### Data for processing
^^^^

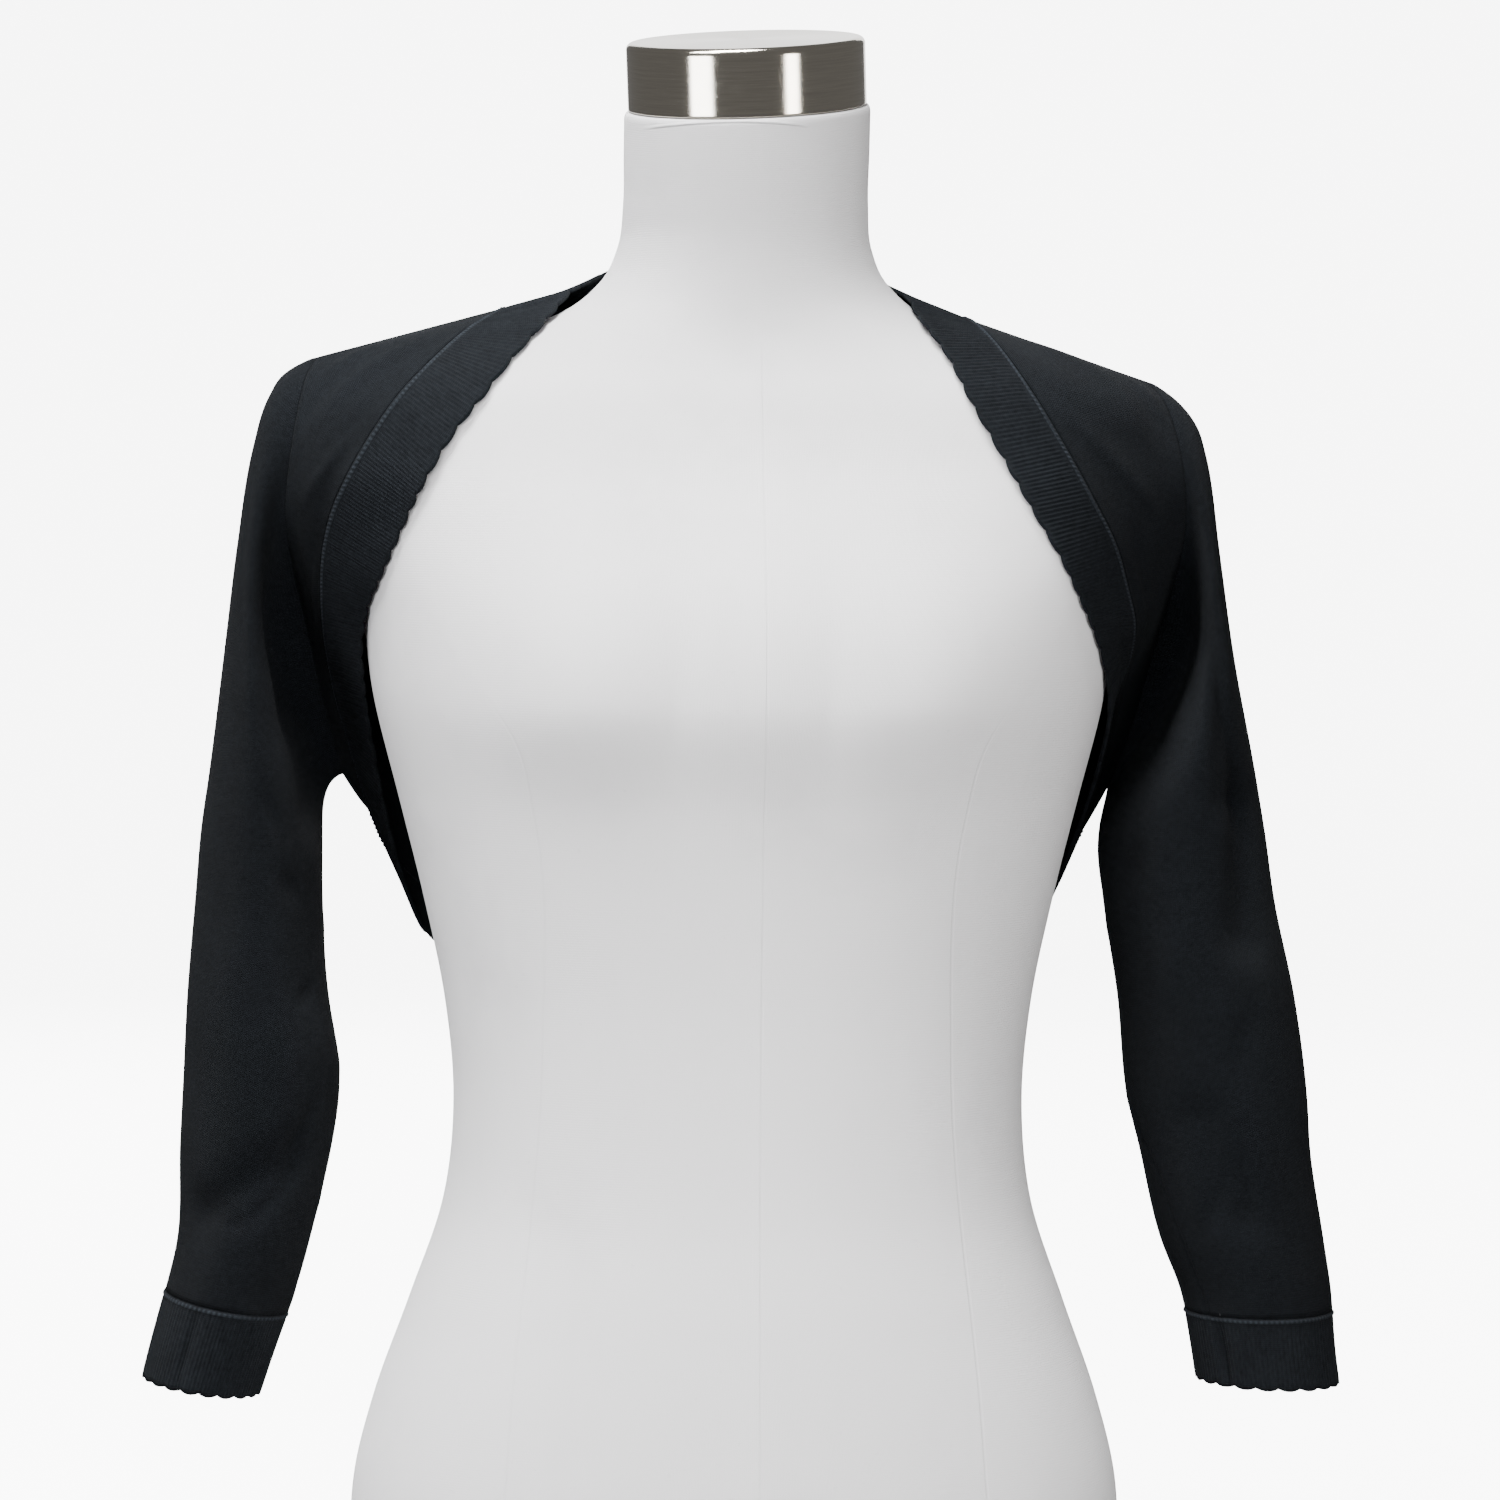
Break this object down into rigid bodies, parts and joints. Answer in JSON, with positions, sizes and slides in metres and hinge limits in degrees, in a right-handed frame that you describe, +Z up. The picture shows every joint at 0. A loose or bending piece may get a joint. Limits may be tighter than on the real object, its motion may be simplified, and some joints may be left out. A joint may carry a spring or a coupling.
{
  "type": "knitted shrug on a dress form",
  "caption": "Cropped knitted shrug with empty hanging sleeves and ribbed, scalloped edges, worn by a smooth limbless dress form with a metal neck cap.",
  "frame": {"origin": "centre of the dress form's flat underside, on the surface it stands on", "axes": "+X to the wearer's left, -Y to the front of the wearer, +Z up through the neck"},
  "size_m": [0.5461, 0.2201, 0.7367],
  "materials": {
    "knit": "fine jersey knit, dyed black",
    "rib": "fine rib knit, dyed black",
    "cover": "stretched white jersey cover",
    "metal": "brushed, warm grey"
  },
  "bodies": {
    "root": {"form_body": "cover", "neck_cap": "metal", "back_panel": "knit", "front_right": "knit", "band_right": "rib", "front_left": "knit", "band_left": "rib", "sleeve_right": "knit", "cuff_right": "rib", "sleeve_left": "knit", "cuff_left": "rib"}
  },
  "joints": []
}
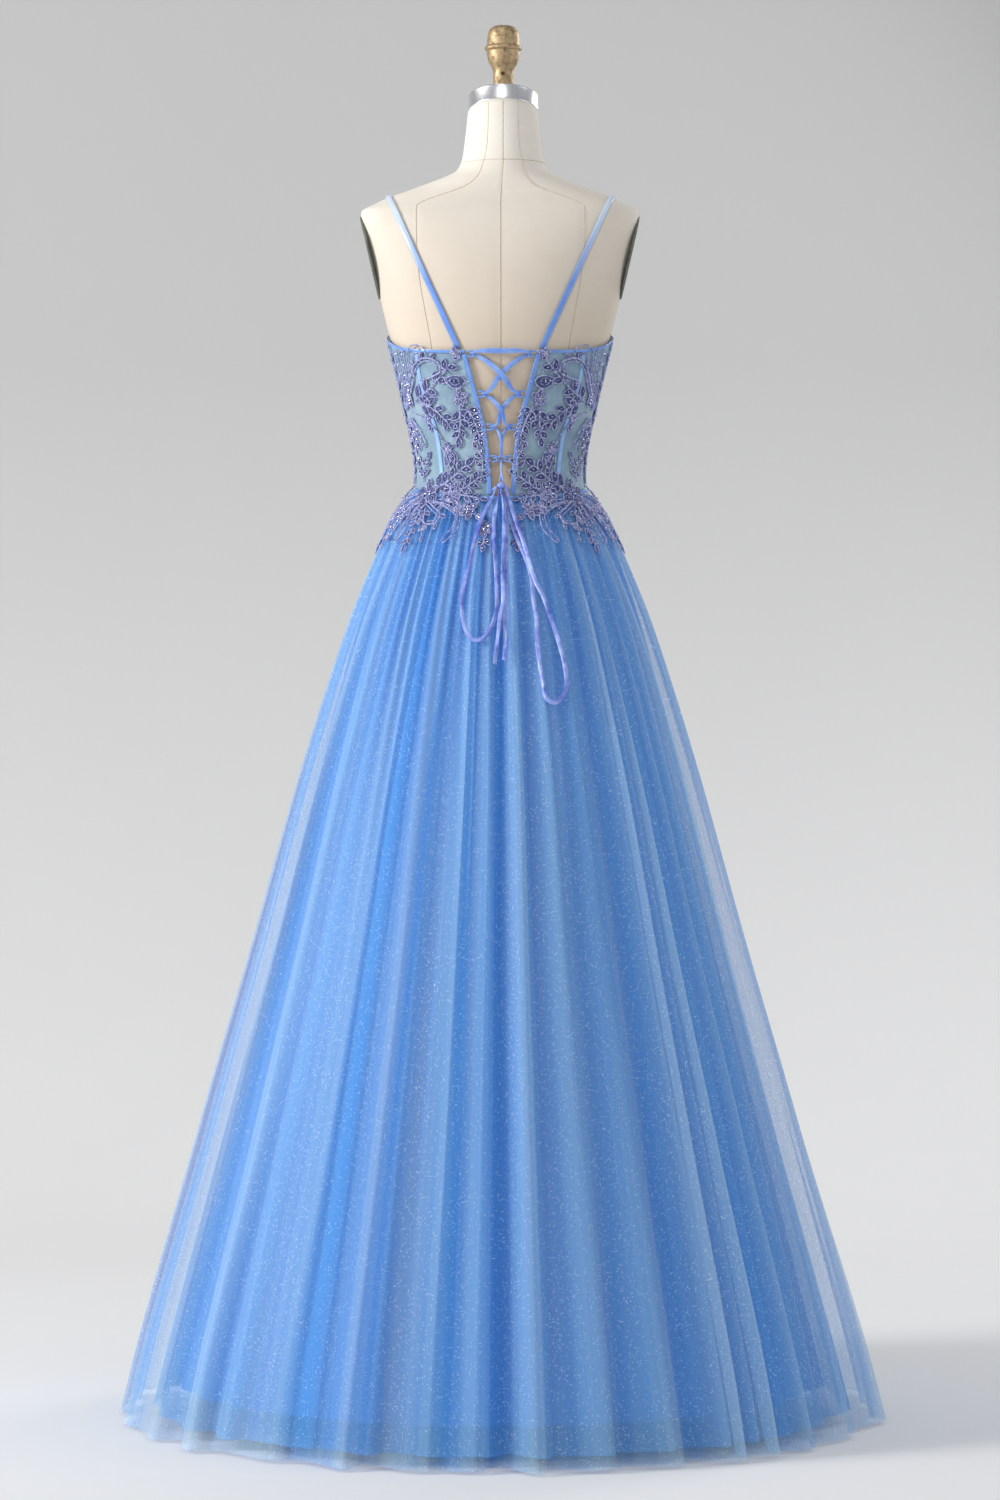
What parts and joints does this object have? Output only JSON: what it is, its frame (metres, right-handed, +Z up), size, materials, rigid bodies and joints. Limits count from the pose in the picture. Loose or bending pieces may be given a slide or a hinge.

^^^^

### Written task
Print every entry exactly as written.

### Response below
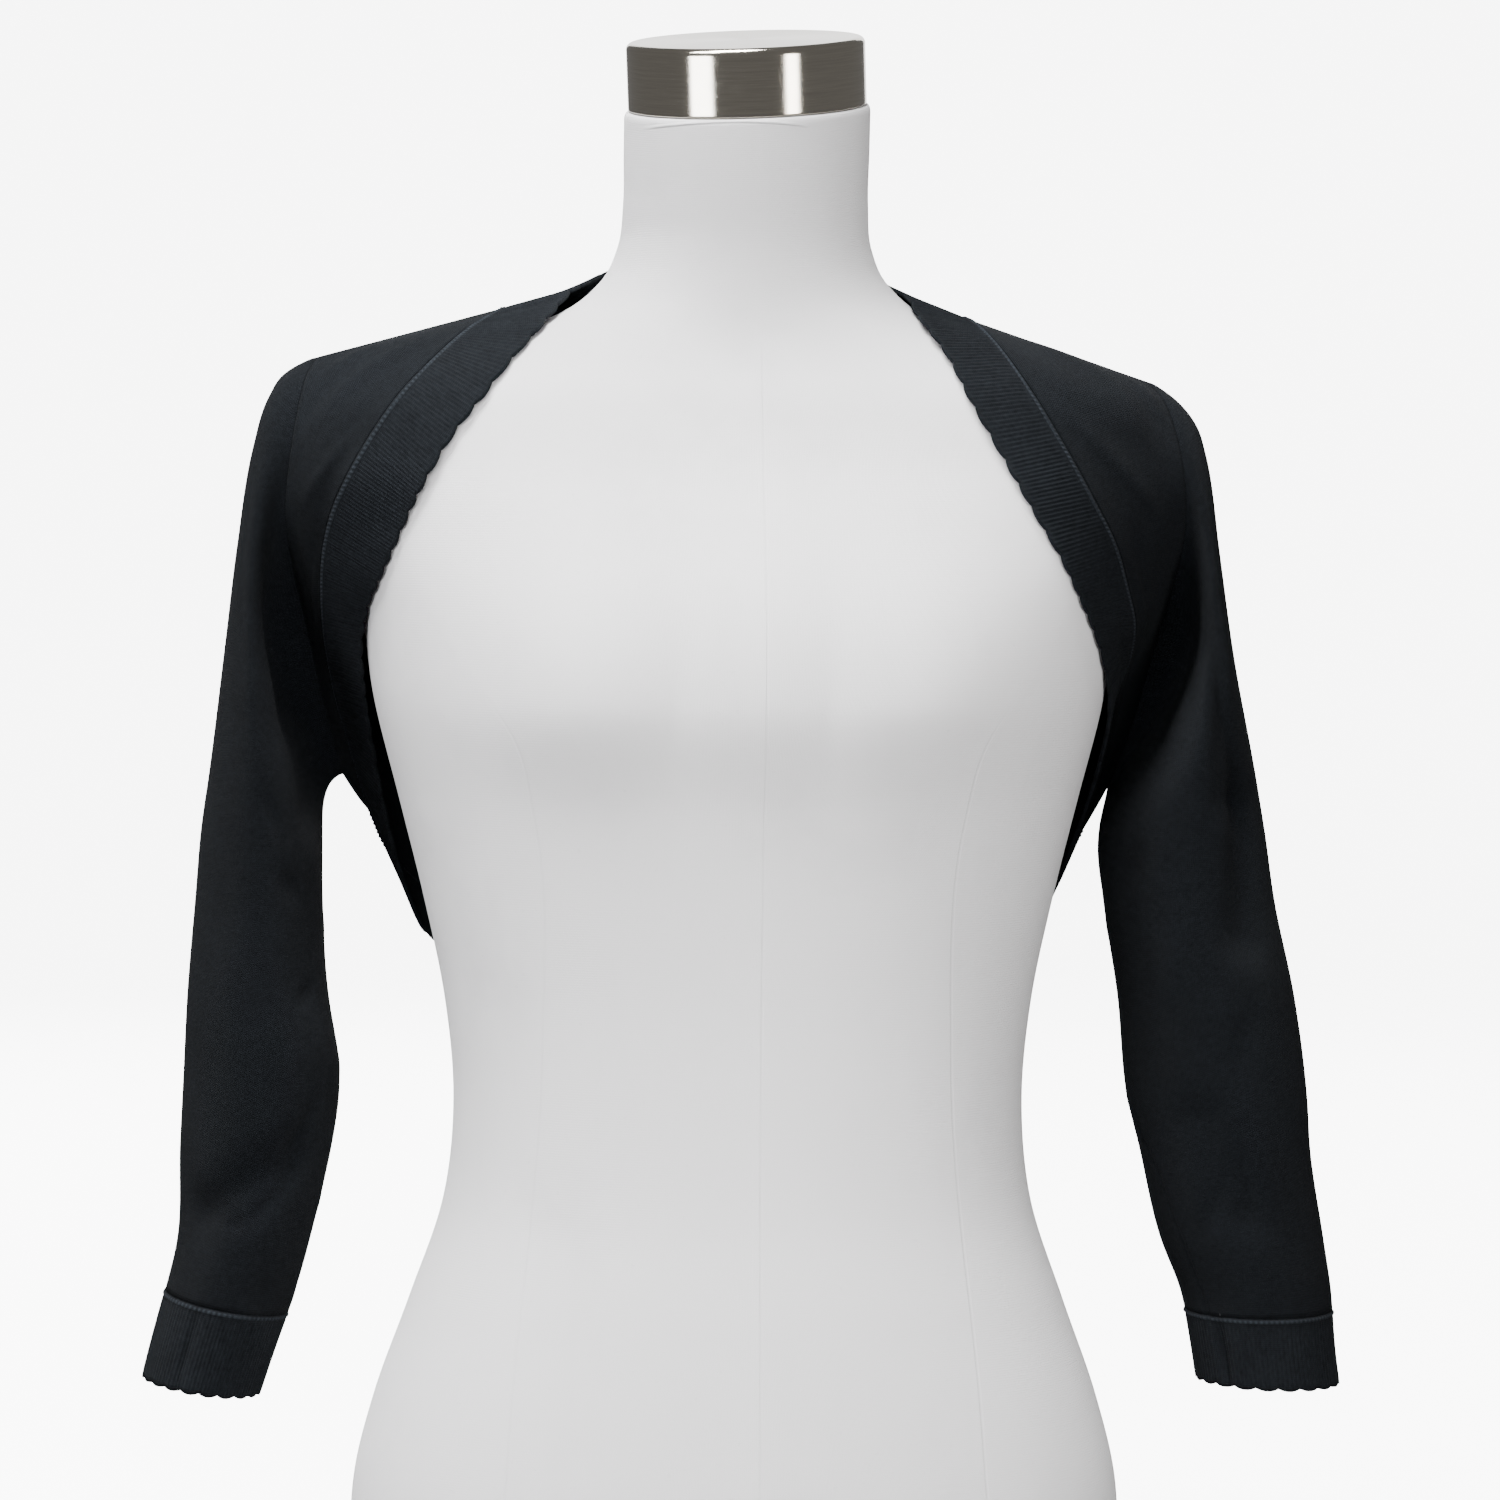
Break this object down into rigid bodies, parts and joints. Answer in JSON, with positions, sizes and slides in metres and hinge limits in degrees, in a right-handed frame that you describe, +Z up. The picture shows every joint at 0. A loose or bending piece may get a joint. Limits may be tighter than on the real object, its motion may be simplified, and some joints may be left out. A joint may carry a spring or a coupling.
{
  "type": "knitted shrug on a dress form",
  "caption": "Cropped knitted shrug with empty hanging sleeves and ribbed, scalloped edges, worn by a smooth limbless dress form with a metal neck cap.",
  "frame": {"origin": "centre of the dress form's flat underside, on the surface it stands on", "axes": "+X to the wearer's left, -Y to the front of the wearer, +Z up through the neck"},
  "size_m": [0.5461, 0.2201, 0.7367],
  "materials": {
    "knit": "fine jersey knit, dyed black",
    "rib": "fine rib knit, dyed black",
    "cover": "stretched white jersey cover",
    "metal": "brushed, warm grey"
  },
  "bodies": {
    "root": {"form_body": "cover", "neck_cap": "metal", "back_panel": "knit", "front_right": "knit", "band_right": "rib", "front_left": "knit", "band_left": "rib", "sleeve_right": "knit", "cuff_right": "rib", "sleeve_left": "knit", "cuff_left": "rib"}
  },
  "joints": []
}
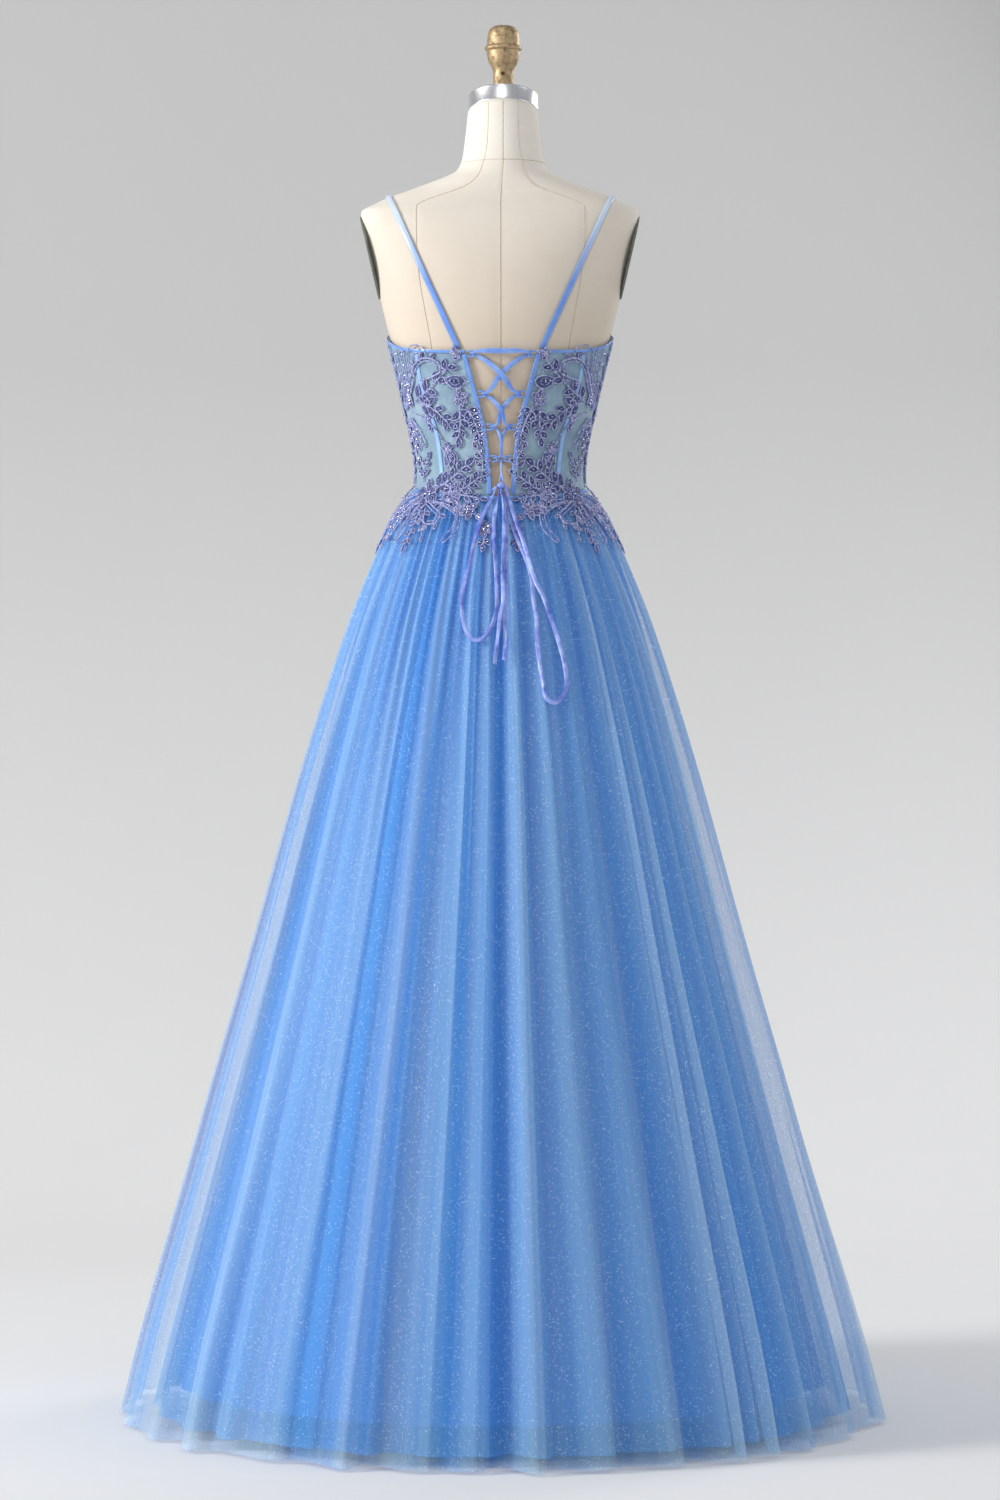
What parts and joints does this object have? Output only JSON: what it is, its frame (metres, right-handed, +Z up), size, materials, rigid bodies and joints. Limits count from the pose in the picture. Loose or bending pieces may be given a slide or a hinge.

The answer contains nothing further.